Instructions for the task => Extract the data exactly, missing nothing.

Dataset excerpt =>
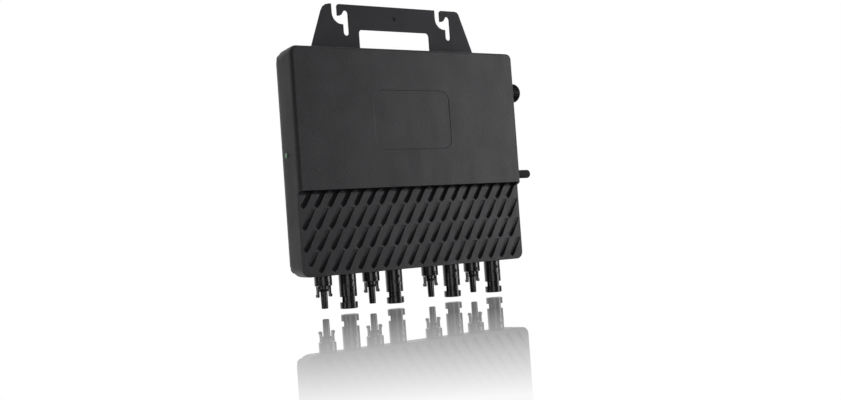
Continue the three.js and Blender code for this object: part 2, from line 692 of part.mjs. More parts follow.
// Cutter outline of one bolt slot: an open mouth in the top edge, a ledge that the bolt
// crosses under the hook's nose, and the narrow slot that the bolt then drops into.
function hookSlotOutline(slotX) {
  const half = HOOK_SLOT_WIDTH / 2;
  const noseOut = slotX - HOOK_NOSE_OUT;
  const noseIn = slotX - HOOK_NOSE_IN;
  const mouth = noseOut - HOOK_SLOT_WIDTH;
  const ramp = slotX - half - mouth - 1.5;
  const above = BRACKET_TOP + OVERCUT;
  const shape = new THREE.Shape();
  shape.moveTo(mouth, above);
  shape.lineTo(mouth, HOOK_LEDGE + ramp);
  shape.absarc(mouth + ramp, HOOK_LEDGE + ramp, ramp, Math.PI, 1.5 * Math.PI, false);
  shape.lineTo(slotX - half, HOOK_LEDGE);
  shape.lineTo(slotX - half, HOOK_SLOT_FOOT + half);
  shape.absarc(slotX, HOOK_SLOT_FOOT + half, half, Math.PI, 2 * Math.PI, false);
  shape.lineTo(slotX + half, HOOK_POCKET_TOP - half);
  shape.absarc(slotX, HOOK_POCKET_TOP - half, half, 0, 0.7 * Math.PI, false);
  shape.lineTo(noseIn, HOOK_NOSE_FOOT + 1.4);
  shape.lineTo(noseIn - 2, HOOK_NOSE_FOOT + 0.3);
  shape.lineTo(noseOut, HOOK_NOSE_FOOT);
  shape.lineTo(noseOut, BRACKET_TOP - HOOK_NOSE_CHAMFER);
  shape.lineTo(noseOut + HOOK_NOSE_CHAMFER + OVERCUT, above);
  return shape;
}

function bracketOutline() {
  const left = BRACKET_CENTRE_X - BRACKET_HALF;
  const right = BRACKET_CENTRE_X + BRACKET_HALF;
  const topLeft = BRACKET_CENTRE_X - BRACKET_TOP_HALF;
  const topRight = BRACKET_CENTRE_X + BRACKET_TOP_HALF;
  const foot = BRACKET_FOOT_Z;
  const corner = BRACKET_FOOT_CORNER;
  const lean = (BRACKET_HALF - BRACKET_TOP_HALF) / (BRACKET_TOP - HEIGHT);
  const shape = new THREE.Shape();
  shape.moveTo(left + corner, foot);
  shape.lineTo(right - corner, foot);
  shape.absarc(right - corner, foot + corner, corner, -Math.PI / 2, 0, false);
  shape.lineTo(right, HEIGHT);
  shape.lineTo(topRight + BRACKET_CORNER * lean, BRACKET_TOP - BRACKET_CORNER);
  shape.quadraticCurveTo(topRight, BRACKET_TOP, topRight - BRACKET_CORNER, BRACKET_TOP);
  shape.lineTo(topLeft + BRACKET_EAR_CORNER, BRACKET_TOP);
  shape.quadraticCurveTo(
    topLeft, BRACKET_TOP, topLeft - BRACKET_EAR_CORNER * lean, BRACKET_TOP - BRACKET_EAR_CORNER,
  );
  shape.lineTo(left, HEIGHT);
  shape.lineTo(left, foot + corner);
  shape.absarc(left + corner, foot + corner, corner, Math.PI, 1.5 * Math.PI, false);
  return shape;
}

function mountingBracket() {
  const through = [BRACKET_FRONT - OVERCUT, BRACKET_BACK + OVERCUT];
  const slots = [-1, 1].map((side) => {
    const slotX = BRACKET_CENTRE_X + HOOK_MIDDLE_X + (side * HOOK_SPACING) / 2;
    return solid(plate(hookSlotOutline(slotX), ...through));
  });
  const handle = solid(plate(roundedRectangle(
    BRACKET_CENTRE_X - HANDLE_WIDTH / 2, HANDLE_FOOT,
    BRACKET_CENTRE_X + HANDLE_WIDTH / 2, HANDLE_TOP, HANDLE_CORNER,
  ), ...through));
  const pit = rod(
    BRACKET_CENTRE_X, PIT_Z, PIT_RADIUS, BRACKET_FRONT - OVERCUT, BRACKET_FRONT + PIT_DEPTH,
  );
  const sinks = bracketScrewPlaces().map(([x, z]) => {
    const narrow = BRACKET_SCREW_RADIUS + GAP;
    const wide = BRACKET_SCREW_HEAD_RADIUS + GAP + OVERCUT;
    const shoulder = BRACKET_SCREW_HEAD_RADIUS - BRACKET_SCREW_RADIUS;
    const sink = turned([
      [0, -BRACKET_THICKNESS - OVERCUT], [narrow, -BRACKET_THICKNESS - OVERCUT],
      [narrow, -shoulder - GAP], [wide, OVERCUT - GAP], [0, OVERCUT - GAP],
    ]);
    sink.rotateX(-Math.PI / 2);
    sink.translate(x, BRACKET_BACK, z);
    return solid(sink);
  });
  const outline = solid(plate(bracketOutline(), BRACKET_FRONT, BRACKET_BACK));
  const body = cut(outline, [...slots, handle, pit, ...sinks]);
  return mesh('mounting_bracket', geometryOf(body), FINISH.plate());
}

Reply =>
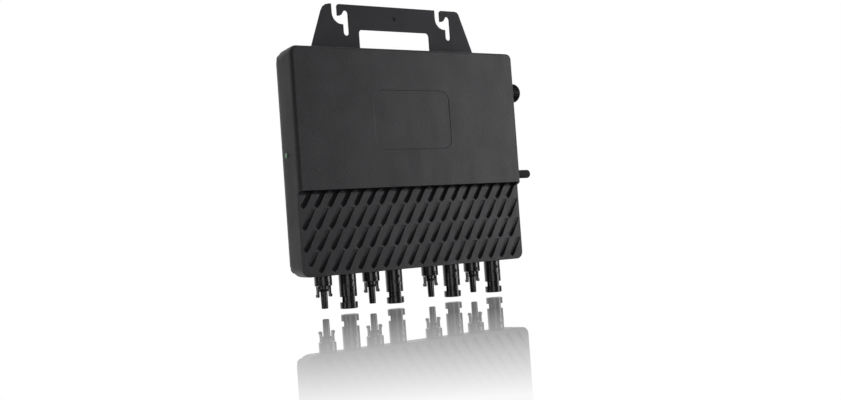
Continue the three.js and Blender code for this object: part 2, from line 692 of part.mjs. More parts follow.
// Cutter outline of one bolt slot: an open mouth in the top edge, a ledge that the bolt
// crosses under the hook's nose, and the narrow slot that the bolt then drops into.
function hookSlotOutline(slotX) {
  const half = HOOK_SLOT_WIDTH / 2;
  const noseOut = slotX - HOOK_NOSE_OUT;
  const noseIn = slotX - HOOK_NOSE_IN;
  const mouth = noseOut - HOOK_SLOT_WIDTH;
  const ramp = slotX - half - mouth - 1.5;
  const above = BRACKET_TOP + OVERCUT;
  const shape = new THREE.Shape();
  shape.moveTo(mouth, above);
  shape.lineTo(mouth, HOOK_LEDGE + ramp);
  shape.absarc(mouth + ramp, HOOK_LEDGE + ramp, ramp, Math.PI, 1.5 * Math.PI, false);
  shape.lineTo(slotX - half, HOOK_LEDGE);
  shape.lineTo(slotX - half, HOOK_SLOT_FOOT + half);
  shape.absarc(slotX, HOOK_SLOT_FOOT + half, half, Math.PI, 2 * Math.PI, false);
  shape.lineTo(slotX + half, HOOK_POCKET_TOP - half);
  shape.absarc(slotX, HOOK_POCKET_TOP - half, half, 0, 0.7 * Math.PI, false);
  shape.lineTo(noseIn, HOOK_NOSE_FOOT + 1.4);
  shape.lineTo(noseIn - 2, HOOK_NOSE_FOOT + 0.3);
  shape.lineTo(noseOut, HOOK_NOSE_FOOT);
  shape.lineTo(noseOut, BRACKET_TOP - HOOK_NOSE_CHAMFER);
  shape.lineTo(noseOut + HOOK_NOSE_CHAMFER + OVERCUT, above);
  return shape;
}

function bracketOutline() {
  const left = BRACKET_CENTRE_X - BRACKET_HALF;
  const right = BRACKET_CENTRE_X + BRACKET_HALF;
  const topLeft = BRACKET_CENTRE_X - BRACKET_TOP_HALF;
  const topRight = BRACKET_CENTRE_X + BRACKET_TOP_HALF;
  const foot = BRACKET_FOOT_Z;
  const corner = BRACKET_FOOT_CORNER;
  const lean = (BRACKET_HALF - BRACKET_TOP_HALF) / (BRACKET_TOP - HEIGHT);
  const shape = new THREE.Shape();
  shape.moveTo(left + corner, foot);
  shape.lineTo(right - corner, foot);
  shape.absarc(right - corner, foot + corner, corner, -Math.PI / 2, 0, false);
  shape.lineTo(right, HEIGHT);
  shape.lineTo(topRight + BRACKET_CORNER * lean, BRACKET_TOP - BRACKET_CORNER);
  shape.quadraticCurveTo(topRight, BRACKET_TOP, topRight - BRACKET_CORNER, BRACKET_TOP);
  shape.lineTo(topLeft + BRACKET_EAR_CORNER, BRACKET_TOP);
  shape.quadraticCurveTo(
    topLeft, BRACKET_TOP, topLeft - BRACKET_EAR_CORNER * lean, BRACKET_TOP - BRACKET_EAR_CORNER,
  );
  shape.lineTo(left, HEIGHT);
  shape.lineTo(left, foot + corner);
  shape.absarc(left + corner, foot + corner, corner, Math.PI, 1.5 * Math.PI, false);
  return shape;
}

function mountingBracket() {
  const through = [BRACKET_FRONT - OVERCUT, BRACKET_BACK + OVERCUT];
  const slots = [-1, 1].map((side) => {
    const slotX = BRACKET_CENTRE_X + HOOK_MIDDLE_X + (side * HOOK_SPACING) / 2;
    return solid(plate(hookSlotOutline(slotX), ...through));
  });
  const handle = solid(plate(roundedRectangle(
    BRACKET_CENTRE_X - HANDLE_WIDTH / 2, HANDLE_FOOT,
    BRACKET_CENTRE_X + HANDLE_WIDTH / 2, HANDLE_TOP, HANDLE_CORNER,
  ), ...through));
  const pit = rod(
    BRACKET_CENTRE_X, PIT_Z, PIT_RADIUS, BRACKET_FRONT - OVERCUT, BRACKET_FRONT + PIT_DEPTH,
  );
  const sinks = bracketScrewPlaces().map(([x, z]) => {
    const narrow = BRACKET_SCREW_RADIUS + GAP;
    const wide = BRACKET_SCREW_HEAD_RADIUS + GAP + OVERCUT;
    const shoulder = BRACKET_SCREW_HEAD_RADIUS - BRACKET_SCREW_RADIUS;
    const sink = turned([
      [0, -BRACKET_THICKNESS - OVERCUT], [narrow, -BRACKET_THICKNESS - OVERCUT],
      [narrow, -shoulder - GAP], [wide, OVERCUT - GAP], [0, OVERCUT - GAP],
    ]);
    sink.rotateX(-Math.PI / 2);
    sink.translate(x, BRACKET_BACK, z);
    return solid(sink);
  });
  const outline = solid(plate(bracketOutline(), BRACKET_FRONT, BRACKET_BACK));
  const body = cut(outline, [...slots, handle, pit, ...sinks]);
  return mesh('mounting_bracket', geometryOf(body), FINISH.plate());
}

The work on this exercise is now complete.